The game changed in 2007 with the arrival of the iPhone, the first widely-adopted device that could elegantly manage mobile data. Viewing the Giant’s mobile portal via the iPhone was much better and even allowed users to maximize and minimize pages for better viewing on a small screen. But, the Giants and FanconneX soon realized that just viewing what was on the Web wasn’t living up to the potential of mobile.

"We then quickly figured out that it’s not the best way to do content,” Schlough recalls. It was then that FanconneX changed its game and focused on how mobile data could best enhance the fan experience. The result was its version of a truly interactive MVA that in 2010 attracted around 14,000 users per game, at a time when no other Major League Baseball team offered a mobile experience, according to Schlough.

Major League Baseball eventually caught on and in 2011 took over the mobile experience with its proprietary MVA called, At the Ballpark.

Still, Schlough gives a nod to the pioneering efforts of Birdsall and FanconneX,  “If we didn’t have the MLB app, we’d be using FanconneX.”

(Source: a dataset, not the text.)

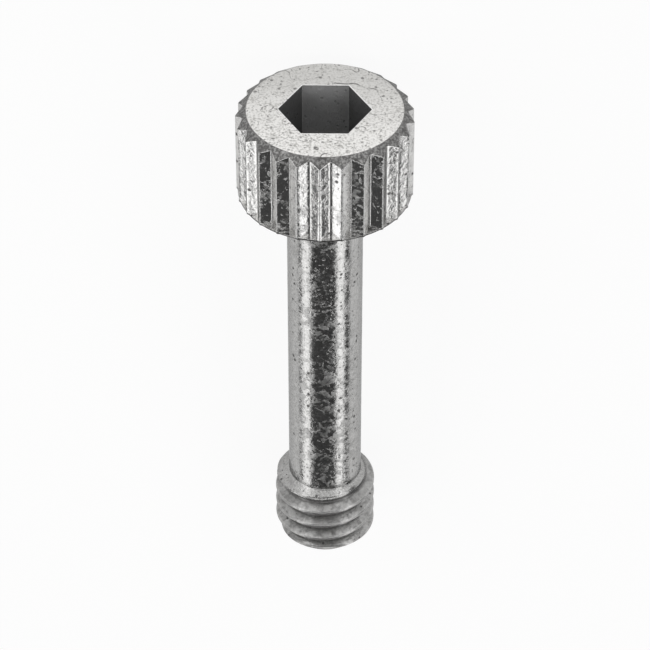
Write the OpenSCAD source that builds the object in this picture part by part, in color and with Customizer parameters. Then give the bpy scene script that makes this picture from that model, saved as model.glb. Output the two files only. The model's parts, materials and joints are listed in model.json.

FanconneX is still growing with its deployment at Stanford, as well as at the Xcel Energy Center in Saint Paul, Minn., home of the Minnesota Wild hockey team, and more on the drawing board. Across the country other venues are rolling out interactive MVAs as both venue operators and mobile users begin to understand the potential that mobile data holds for enhancing event experiences. Other companies have entered the interactive MVA business, but few have experience with such early, large-scale deployments. The technology and how people use it at live events continue to evolve and if Birdsall has his way, ballparks will have a lot more to offer fans than just peanuts and Crackerjacks.